Au sujet de l'article 47, nous souhaitons faire remarquer que les communes et intercommunalités ne peuvent pas être écartées de l'élaboration et de la signature de futurs contrats de cohésion territoriale, qui visent à coordonner les politiques et modalités d'intervention comme de soutien de l'État aux politiques que portent les communes et intercommunalités. Elles doivent donc être présentes au stade de la préparation, comme de la signature.
À vouloir trop simplifier l'action publique locale, il arrive malheureusement qu'on la complexifie. C'est le cas avec l'évolution du rôle des collectivités aux côtés de l'Agence de l'environnement et de la maîtrise de l'énergie (Ademe). Nous nous interrogeons sur l'efficacité du dispositif qui est proposé. Ce puissant levier financier a plus que jamais besoin d'agilité pour venir en support des collectivités.

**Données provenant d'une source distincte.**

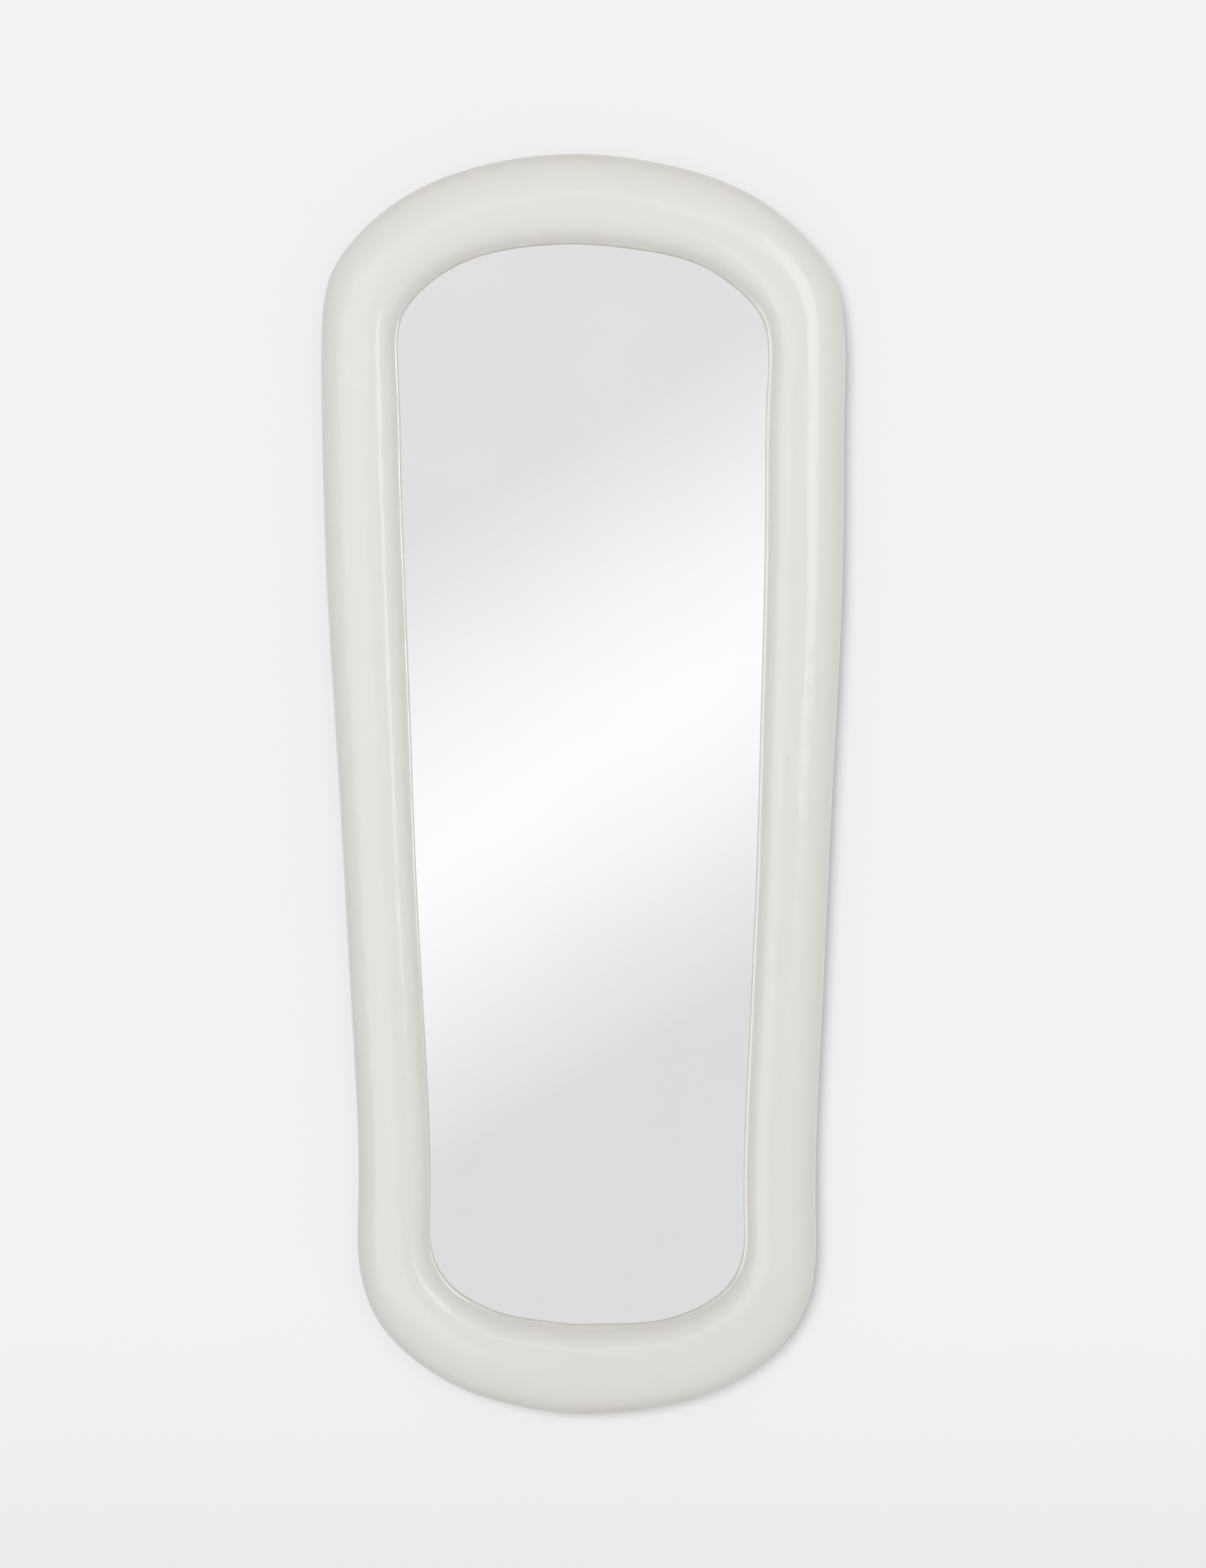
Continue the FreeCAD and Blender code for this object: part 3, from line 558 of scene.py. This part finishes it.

L'article 83, qui concerne l'établissement public foncier et d'aménagement de la Guyane, nous préoccupe énormément. C'est une recentralisation de fait. Espérons que la sagesse l'emportera et que le Parlement ne confirmera pas par son vote un tel choix.
L'AMF porte un jugement plutôt favorable sur les mesures relatives au logement, notamment la prolongation des dispositifs de la loi relative à la solidarité et au renouvellement urbains, dite loi « SRU », au-delà de 2025. Certes, nous aurions quelques suggestions complémentaires. La question des communes lourdement carencées mérite d'être mieux traitée qu'elle ne l'est actuellement dans le projet de loi.
Encore une fois, les maires de France sont à votre disposition pour répondre à vos questions, vous fournir des informations qui vous auraient pu vous échapper, voire - pourquoi pas ? - vous adresser des suggestions dans le cadre du nécessaire travail d'amélioration du projet de loi.